Authors: S. Sokolovskiy, Y.-H. Kuo, C. Rocken, W. S. Schreiner, D. Hunt, and R. A. Anthes: University Corporation for Atmospheric Research, Boulder, Colorado, USA.

Source: Geophysical Research Letters (GRL) paper 10.1029/2006GL025955, 2006

12. Antarctic Bottom Water is produced and exported by tides in the Ross Sea

In the waters around Antarctica, scientists had previously identified the three water masses that contribute to the formation of Antarctic Bottom Water (AABW): cold, fresh Antarctic Surface Water; warm, salty Circumpolar Deep Water, and shelf water with temperatures near- to below-freezing at a broad range of salinities. It was assumed that AABW formation must take place near the edge of the continental shelf, where all three parent water masses are present, but the process had never been observed directly. Whitworth and Orsi analyzed data from an array of moored instruments deployed during the austral summer of 2003 near the shelf break of the Ross Sea as part of the multi-institutional AnSlope experiment.
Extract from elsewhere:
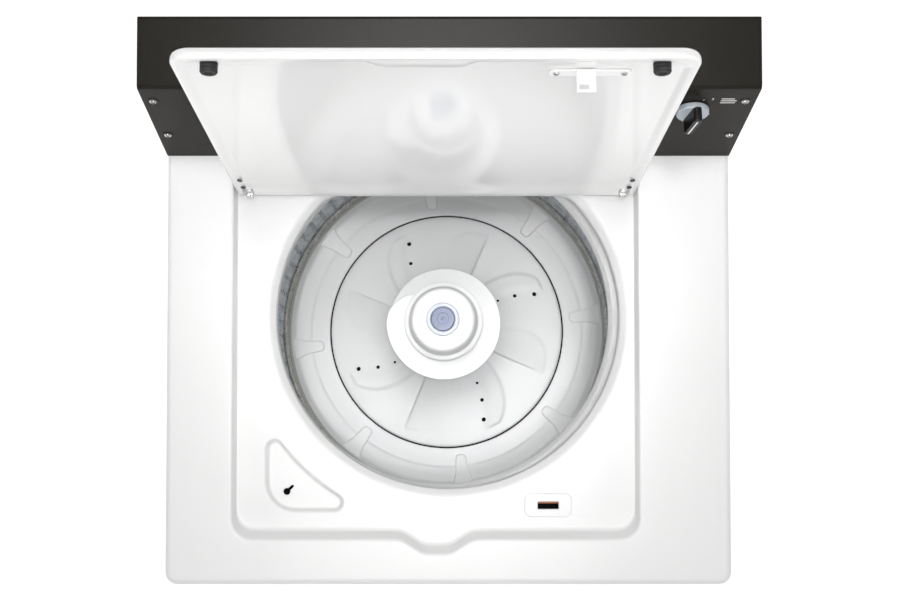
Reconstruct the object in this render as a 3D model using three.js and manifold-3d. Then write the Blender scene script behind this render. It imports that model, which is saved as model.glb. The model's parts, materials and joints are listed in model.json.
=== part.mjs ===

They found that AABW is produced by daily tidal stirring of the three parent water masses. Tides carry Circumpolar Deep Water from offshore to the shelf and stir the lower portion of the water column to a near-homogeneous mixture with Antarctic Bottom Water characteristics at the shelf break. The formation rate is estimated at about two million cubic meters [500 million gallons] per second.

Title: Antarctic Bottom Water production and export by tides in the Ross Sea

Authors: T. Whitworth III and A. H. Orsi: Department of Oceanography, Texas A&M University, College Station, Texas, USA.